Having taken Apaloo, J.A.’s line of thinking, Shah, J.A. followed it up in the following formulation:
“If I were to dismiss this application there would be one bona fide litigant who will blame the system for relying on procedural technicalities to deny him justice. Whilst I do not condone errors on part of counsel I must consider the interest of a Kenyan seeking justice in our courts. He is bewildered at the twists and turns the hearing of appeals take ….”
I am of the same persuasion as the above two Judges of Appeal. This is not to say that procedural errors or omissions should always enjoy clemency, far from it Court Procedure’s are made for a purpose, i.e. to ensure orderly, effective and predictable management of cases. But there will from time to time be cases where substantive justice demands priority over technicalities of procedure. I hold that the present case provides one such instance.
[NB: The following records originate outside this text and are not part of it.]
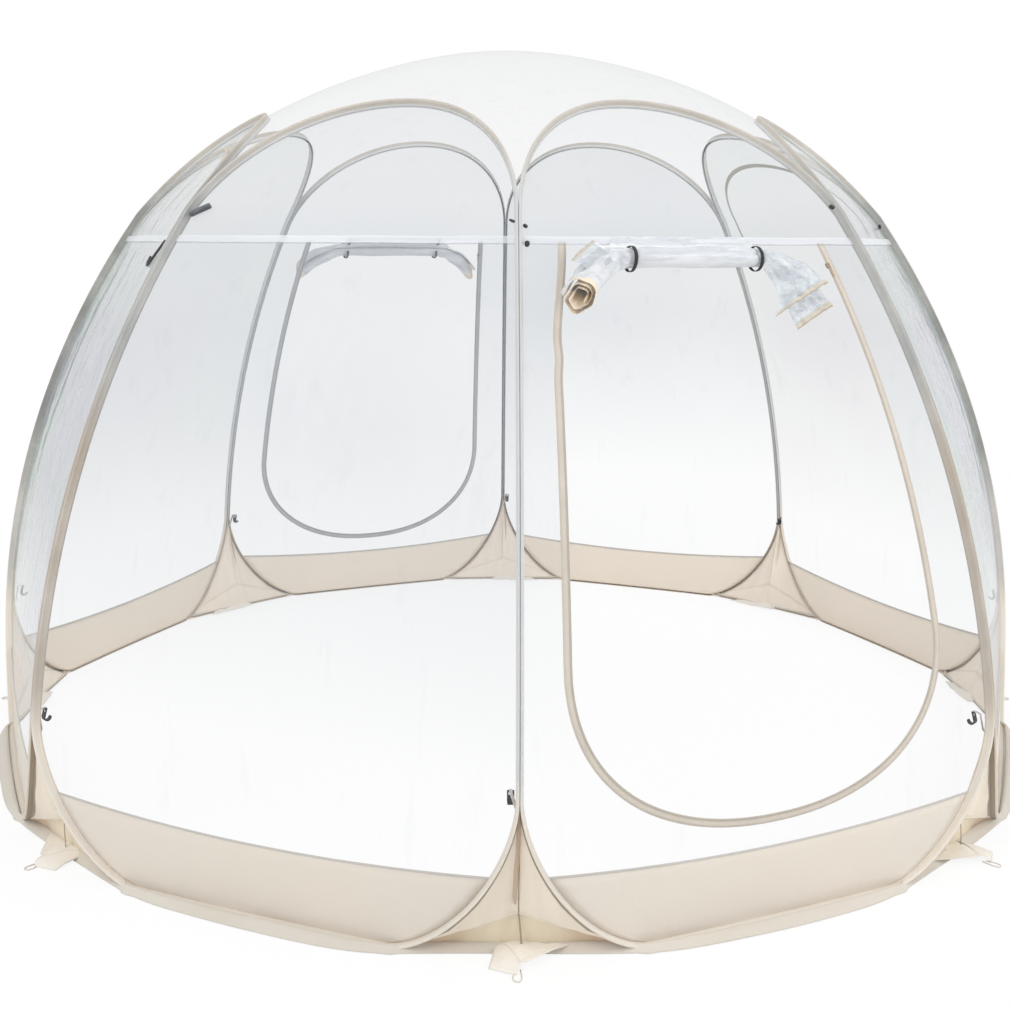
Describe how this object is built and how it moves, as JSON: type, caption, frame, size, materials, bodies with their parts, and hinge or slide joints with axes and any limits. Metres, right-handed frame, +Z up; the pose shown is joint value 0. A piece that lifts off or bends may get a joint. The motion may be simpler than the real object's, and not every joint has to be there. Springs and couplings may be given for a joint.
{
  "type": "bubble tent",
  "caption": "Pop-up garden dome tent with sprung hoop panels of clear film, a clear roof, a cloth foot with ground flap, and two zipped doors rolled up.",
  "frame": {"origin": "middle of the tent on the ground", "axes": "+Z up; -Y is the front, between the front left and the front right panel"},
  "size_m": [3.7068, 3.7068, 2.2705],
  "materials": {
    "hoop_steel": "plain sprung wire",
    "sleeve_tape": "woven binding tape",
    "clear_film": "clear glossy film",
    "band_cloth": "beige woven cloth",
    "flap_cloth": "cream woven cloth",
    "zip_tape": "beige zip tape",
    "tie_elastic": "black elastic",
    "hook_plastic": "black moulded plastic",
    "slider_metal": "dark bronze"
  },
  "bodies": {
    "tent": {"hoop_front_left": "hoop_steel", "sleeve_front_left": "sleeve_tape", "wall_front_left": "clear_film", "band_front_left": "band_cloth", "hoop_left_front": "hoop_steel", "sleeve_left_front": "sleeve_tape", "wall_left_front": "clear_film", "band_left_front": "band_cloth", "hoop_left_back": "hoop_steel", "sleeve_left_back": "sleeve_tape", "wall_left_back": "clear_film", "band_left_back": "band_cloth", "hoop_back_left": "hoop_steel", "sleeve_back_left": "sleeve_tape", "wall_back_left": "clear_film", "band_back_left": "band_cloth", "hoop_back_right": "hoop_steel", "sleeve_back_right": "sleeve_tape", "wall_back_right": "clear_film", "band_back_right": "band_cloth", "hoop_right_back": "hoop_steel", "sleeve_right_back": "sleeve_tape", "wall_right_back": "clear_film", "band_right_back": "band_cloth", "hoop_right_front": "hoop_steel", "sleeve_right_front": "sleeve_tape", "wall_right_front": "clear_film", "band_right_front": "band_cloth", "hoop_front_right": "hoop_steel", "sleeve_front_right": "sleeve_tape", "wall_front_right": "clear_film", "band_front_right": "band_cloth", "gusset_front": "band_cloth", "gusset_front_left": "band_cloth", "gusset_left": "band_cloth", "gusset_back_left": "band_cloth", "gusset_back": "band_cloth", "gusset_back_right": "band_cloth", "gusset_right": "band_cloth", "gusset_front_right": "band_cloth", "roof_cap": "clear_film", "ground_flap": "flap_cloth", "front_door_roll": "clear_film", "front_door_zip": "zip_tape", "front_roll_tie_left": "tie_elastic", "front_roll_tie_right": "tie_elastic", "back_door_roll": "clear_film", "back_door_zip": "zip_tape", "back_roll_tie_left": "tie_elastic", "back_roll_tie_right": "tie_elastic"},
    "hook_front": {"hook_front": "hook_plastic"},
    "hook_front_left": {"hook_front_left": "hook_plastic"},
    "hook_left": {"hook_left": "hook_plastic"},
    "hook_back_left": {"hook_back_left": "hook_plastic"},
    "hook_back": {"hook_back": "hook_plastic"},
    "hook_back_right": {"hook_back_right": "hook_plastic"},
    "hook_right": {"hook_right": "hook_plastic"},
    "hook_front_right": {"hook_front_right": "hook_plastic"},
    "front_door_slider": {"front_door_slider": "slider_metal"},
    "back_door_slider": {"back_door_slider": "slider_metal"}
  },
  "joints": [
    {"name": "hook_front_swing", "type": "hinge", "parent": "tent", "child": "hook_front", "pos_m": [-0.02, -1.74818, 0.42097], "axis": [1, 0, 0], "range_deg": [-5, 80]},
    {"name": "hook_front_left_swing", "type": "hinge", "parent": "tent", "child": "hook_front_left", "pos_m": [-1.25029, -1.22201, 0.42097], "axis": [0.7071, -0.7071, 0], "range_deg": [-5, 80]},
    {"name": "hook_left_swing", "type": "hinge", "parent": "tent", "child": "hook_left", "pos_m": [-1.74818, 0.02, 0.42097], "axis": [0, -1, 0], "range_deg": [-5, 80]},
    {"name": "hook_back_left_swing", "type": "hinge", "parent": "tent", "child": "hook_back_left", "pos_m": [-1.22201, 1.25029, 0.42097], "axis": [-0.7071, -0.7071, 0], "range_deg": [-5, 80]},
    {"name": "hook_back_swing", "type": "hinge", "parent": "tent", "child": "hook_back", "pos_m": [0.02, 1.74818, 0.42097], "axis": [-1, 0, 0], "range_deg": [-5, 80]},
    {"name": "hook_back_right_swing", "type": "hinge", "parent": "tent", "child": "hook_back_right", "pos_m": [1.25029, 1.22201, 0.42097], "axis": [-0.7071, 0.7071, 0], "range_deg": [-5, 80]},
    {"name": "hook_right_swing", "type": "hinge", "parent": "tent", "child": "hook_right", "pos_m": [1.74818, -0.02, 0.42097], "axis": [0, 1, 0], "range_deg": [-5, 80]},
    {"name": "hook_front_right_swing", "type": "hinge", "parent": "tent", "child": "hook_front_right", "pos_m": [1.22201, -1.25029, 0.42097], "axis": [0.7071, 0.7071, 0], "range_deg": [-5, 80]},
    {"name": "front_door_slider_travel", "type": "hinge", "parent": "tent", "child": "front_door_slider", "pos_m": [-0.68619, 0.76079, 0.08034], "axis": [0.7581, 0.6521, -0.0002], "range_deg": [-1, 16.5]},
    {"name": "back_door_slider_travel", "type": "hinge", "parent": "tent", "child": "back_door_slider", "pos_m": [0.05275, -1.02317, 0.08034], "axis": [-0.9972, -0.0749, 0.0002], "range_deg": [-1, 16.5]}
  ]
}
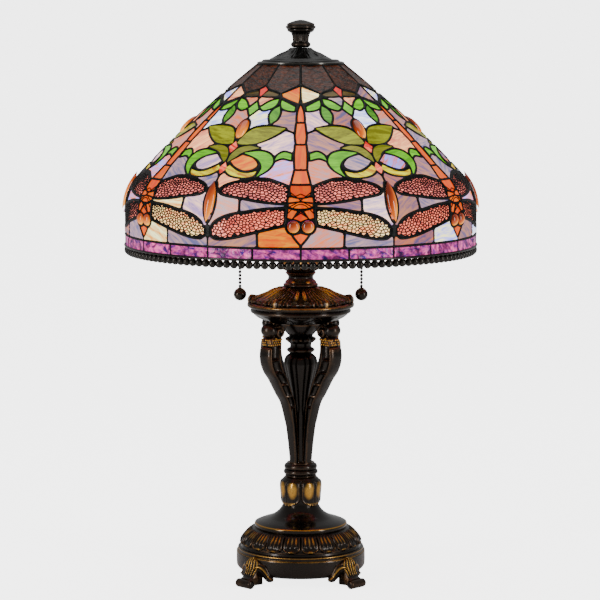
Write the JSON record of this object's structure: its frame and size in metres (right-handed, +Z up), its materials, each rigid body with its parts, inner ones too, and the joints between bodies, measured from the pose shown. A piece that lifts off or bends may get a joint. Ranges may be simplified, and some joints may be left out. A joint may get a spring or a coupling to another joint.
{
  "type": "table lamp",
  "caption": "Table lamp with a domed leaded glass shade, a scrolled bronze column on a footed round base, pull chains and a bead fringe.",
  "frame": {"origin": "on the floor, centred under the threaded pipe", "axes": "+Z up along the lamp axis, -Y towards the viewer, +X to the viewer's right"},
  "size_m": [0.4186, 0.4186, 0.6686],
  "materials": {
    "antique_bronze": "antique bronze patina with rubbed gold edges",
    "felt_cover": "black felt faced cover",
    "black_rubber": "matt",
    "zinc_steel": "zinc plated",
    "aged_brass": "aged brass",
    "nickel_shell": "nickel plated",
    "frosted_bulb": "frosted warm white, lit",
    "ripple_glass": "dark brown rippled art glass",
    "opalescent_glass": "opalescent art glass in amber, cream, green and pink",
    "rim_glass": "purple rippled art glass",
    "patina_lead": "dark patina solder"
  },
  "bodies": {
    "root": {"base_plinth": "antique_bronze", "foot_front_left": "antique_bronze", "foot_front_right": "antique_bronze", "foot_back_left": "antique_bronze", "foot_back_right": "antique_bronze", "bell_neck": "antique_bronze", "petal_collar": "antique_bronze", "ring_moulding": "antique_bronze", "baluster": "antique_bronze", "scroll_arm_front_left": "antique_bronze", "scroll_arm_front_right": "antique_bronze", "scroll_arm_back_left": "antique_bronze", "scroll_arm_back_right": "antique_bronze", "capital_plate": "antique_bronze", "acanthus_dome": "antique_bronze", "neck_ring": "antique_bronze", "bud_cup": "antique_bronze", "base_cover_plate": "felt_cover", "cord_inlet_bush": "black_rubber", "threaded_pipe": "zinc_steel", "base_washer": "zinc_steel", "base_lock_nut": "zinc_steel", "cluster_body": "aged_brass", "spider_nut": "aged_brass", "socket_arm_left": "aged_brass", "socket_shell_left": "aged_brass", "pull_guide_left": "aged_brass", "screw_shell_left": "nickel_shell", "socket_arm_right": "aged_brass", "socket_shell_right": "aged_brass", "pull_guide_right": "aged_brass", "screw_shell_right": "nickel_shell"},
    "spider": {"shade_spider": "aged_brass"},
    "shade": {"crown_glass_1": "ripple_glass", "crown_glass_2": "ripple_glass", "crown_glass_3": "ripple_glass", "crown_glass_4": "ripple_glass", "crown_glass_5": "ripple_glass", "crown_glass_6": "ripple_glass", "body_glass_1": "opalescent_glass", "body_glass_2": "opalescent_glass", "body_glass_3": "opalescent_glass", "body_glass_4": "opalescent_glass", "body_glass_5": "opalescent_glass", "body_glass_6": "opalescent_glass", "rim_glass": "rim_glass", "lead_frame": "patina_lead", "bead_fringe": "patina_lead", "shade_cap": "antique_bronze"},
    "finial": {"finial": "antique_bronze"},
    "bulb_left": {"bulb_base_left": "nickel_shell", "bulb_glass_left": "frosted_bulb"},
    "pull_link_left": {"pull_link_left": "aged_brass"},
    "pull_chain_left": {"pull_chain_left": "aged_brass", "pull_ball_left": "antique_bronze"},
    "bulb_right": {"bulb_base_right": "nickel_shell", "bulb_glass_right": "frosted_bulb"},
    "pull_link_right": {"pull_link_right": "aged_brass"},
    "pull_chain_right": {"pull_chain_right": "aged_brass", "pull_ball_right": "antique_bronze"}
  },
  "joints": [
    {"name": "shade_turn", "type": "hinge", "parent": "root", "child": "spider", "pos_m": [0, 0, 0.611], "axis": [0, 0, 1], "continuous": true},
    {"name": "shade_lift", "type": "slide", "parent": "spider", "child": "shade", "axis": [0, 0, 1], "range_m": [0, 0.25]},
    {"name": "finial_turn", "type": "hinge", "parent": "shade", "child": "finial", "pos_m": [0, 0, 0.64], "axis": [0, 0, 1], "continuous": true},
    {"name": "bulb_left_turn", "type": "hinge", "parent": "root", "child": "bulb_left", "pos_m": [-0.045, 0, 0.47], "axis": [0, 0, 1], "continuous": true},
    {"name": "pull_left", "type": "slide", "parent": "root", "child": "pull_link_left", "axis": [0, 0, -1], "range_m": [0, 0.008], "stiffness_N_per_m": 500, "springref_m": -0.012},
    {"name": "chain_left_swing", "type": "hinge", "parent": "pull_link_left", "child": "pull_chain_left", "pos_m": [-0.0725, 0, 0.4228], "axis": [1, 0, 0], "range_deg": [-30, 30]},
    {"name": "bulb_right_turn", "type": "hinge", "parent": "root", "child": "bulb_right", "pos_m": [0.045, 0, 0.47], "axis": [0, 0, 1], "continuous": true},
    {"name": "pull_right", "type": "slide", "parent": "root", "child": "pull_link_right", "axis": [0, 0, -1], "range_m": [0, 0.008], "stiffness_N_per_m": 500, "springref_m": -0.012},
    {"name": "chain_right_swing", "type": "hinge", "parent": "pull_link_right", "child": "pull_chain_right", "pos_m": [0.0725, 0, 0.4228], "axis": [1, 0, 0], "range_deg": [-30, 30]}
  ]
}
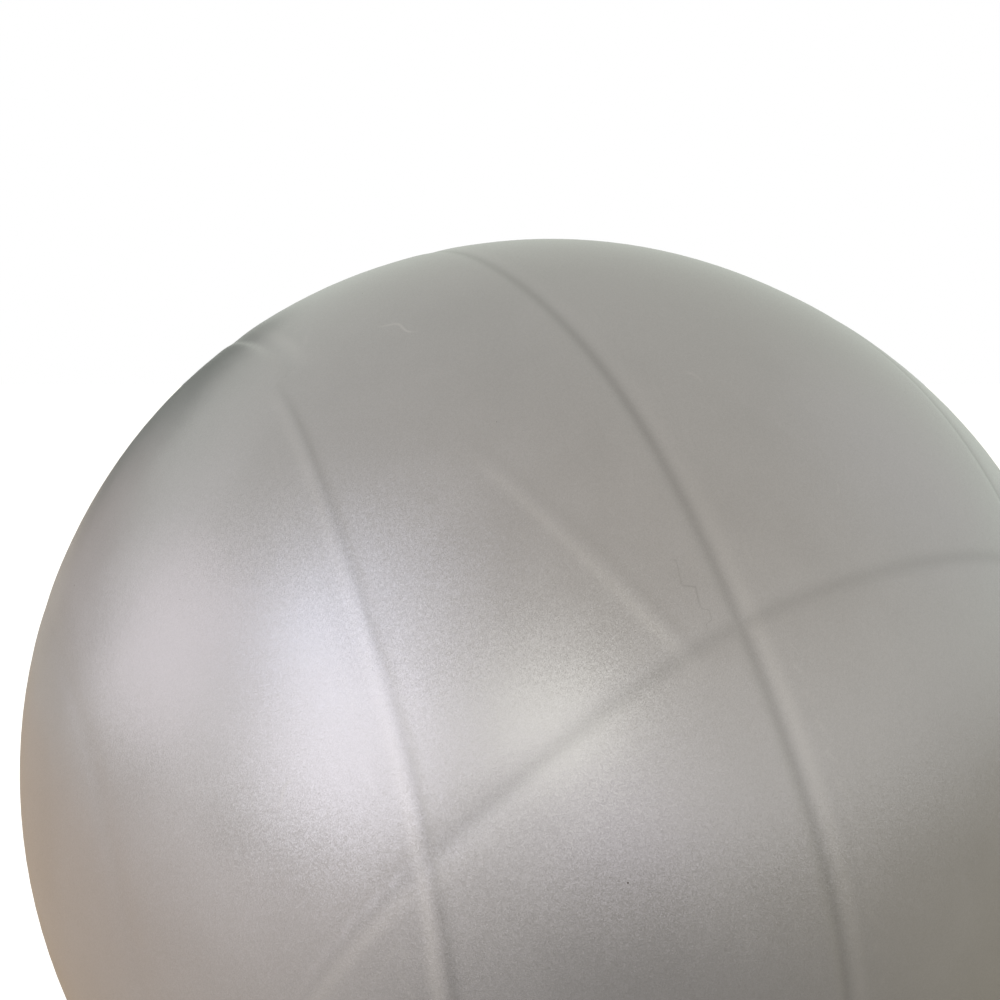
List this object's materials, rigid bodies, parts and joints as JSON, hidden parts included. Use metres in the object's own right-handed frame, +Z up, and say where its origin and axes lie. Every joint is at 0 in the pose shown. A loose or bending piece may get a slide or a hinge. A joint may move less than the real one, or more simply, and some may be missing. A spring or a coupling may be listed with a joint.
{
  "type": "exercise ball",
  "caption": "Large inflated exercise ball with a thin moulded skin, soft fold creases, a bonded valve seat and a push-in valve plug that pulls out.",
  "frame": {"origin": "centre of the flat patch that the inflated ball makes on the floor", "axes": "+Z up; the valve points to the back, towards +Y, a little left of it and a little above the ball's middle"},
  "size_m": [0.65, 0.65, 0.6475],
  "materials": {
    "ball_skin": "satin",
    "valve_insert": "satin",
    "plug_plastic": "satin"
  },
  "bodies": {
    "ball": {"ball_shell": "ball_skin", "valve_seat": "valve_insert"},
    "plug": {"valve_plug": "plug_plastic"}
  },
  "joints": [
    {"name": "plug_pull", "type": "slide", "parent": "ball", "child": "plug", "axis": [-0.3345, 0.9192, 0.2079], "range_m": [0, 0.04]}
  ]
}
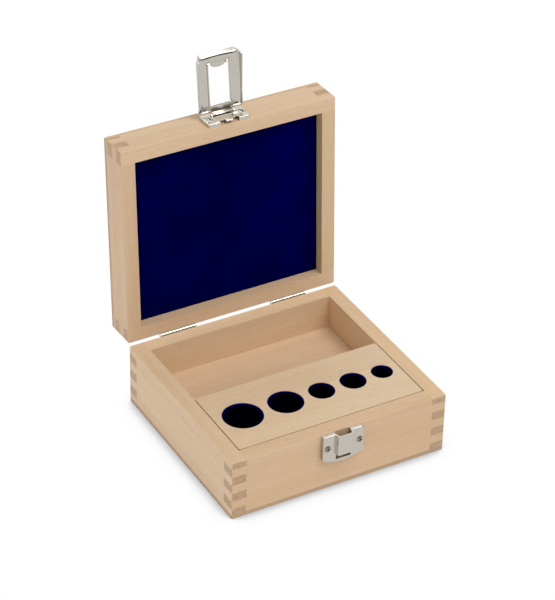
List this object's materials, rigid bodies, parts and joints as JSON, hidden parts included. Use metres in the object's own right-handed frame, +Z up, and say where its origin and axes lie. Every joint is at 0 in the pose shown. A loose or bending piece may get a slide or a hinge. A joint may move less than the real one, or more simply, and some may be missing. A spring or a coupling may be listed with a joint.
{
  "type": "wooden gauge case",
  "caption": "Finger-jointed wooden case with a velvet-lined hinged lid, round pockets in a block, a rear compartment and a loop latch.",
  "frame": {"origin": "centre of the base's underside", "axes": "+X along the front towards the right, +Y to the back where the hinges are, +Z up; the lid stands open and the latch loop stands up"},
  "size_m": [0.15, 0.1738, 0.2205],
  "materials": {
    "beech": "sanded and clear lacquered",
    "beech_plywood": "sanded and clear lacquered",
    "velvet": "short navy pile",
    "foam": "open-cell foam",
    "nickel_plate": "bright nickel plating",
    "screw_steel": "nickel-plated steel"
  },
  "bodies": {
    "base": {"base_front_wall": "beech", "base_rear_wall": "beech", "base_left_wall": "beech", "base_right_wall": "beech", "base_bottom_panel": "beech_plywood", "compartment_floor": "beech", "insert_block": "beech", "pocket_lining_1": "velvet", "pocket_lining_2": "velvet", "pocket_lining_3": "velvet", "pocket_lining_4": "velvet", "pocket_lining_5": "velvet", "hinge_left_base_leaf": "nickel_plate", "hinge_right_base_leaf": "nickel_plate", "hinge_left_pin": "screw_steel", "hinge_right_pin": "screw_steel", "hinge_base_screws": "screw_steel", "catch_plate": "nickel_plate", "catch_screws": "screw_steel"},
    "lid": {"lid_front_wall": "beech", "lid_rear_wall": "beech", "lid_left_wall": "beech", "lid_right_wall": "beech", "lid_top_panel": "beech_plywood", "lid_foam_pad": "foam", "lid_velvet": "velvet", "hinge_left_lid_leaf": "nickel_plate", "hinge_right_lid_leaf": "nickel_plate", "hinge_lid_screws": "screw_steel", "latch_plate": "nickel_plate", "latch_plate_screws": "screw_steel", "loop_pin": "screw_steel"},
    "loop": {"latch_loop": "nickel_plate"}
  },
  "joints": [
    {"name": "lid_hinge", "type": "hinge", "parent": "base", "child": "lid", "pos_m": [0, 0.06925, 0.04215], "axis": [1, 0, 0], "range_deg": [0, 93]},
    {"name": "loop_swing", "type": "hinge", "parent": "lid", "child": "loop", "pos_m": [0.0005, 0.0877, 0.18117], "axis": [1, 0, 0], "range_deg": [0, 94]}
  ]
}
Prayer 1 in the chamber summons application dated 16. 03. 05 and filed on 18. 03. 05 seeking reinstatement of the suit dismissed on 08. 02. 05 is hereby granted. The plaintiffs/applicants shall, however, bear the defendant’s/respondent’s costs of the application as a wake – up call for them and their counsel to exercise greater prudence in pursuing cases they bring before court.
Orders accordingly.
Delivered at Nairobi this 18th day of July, 2005.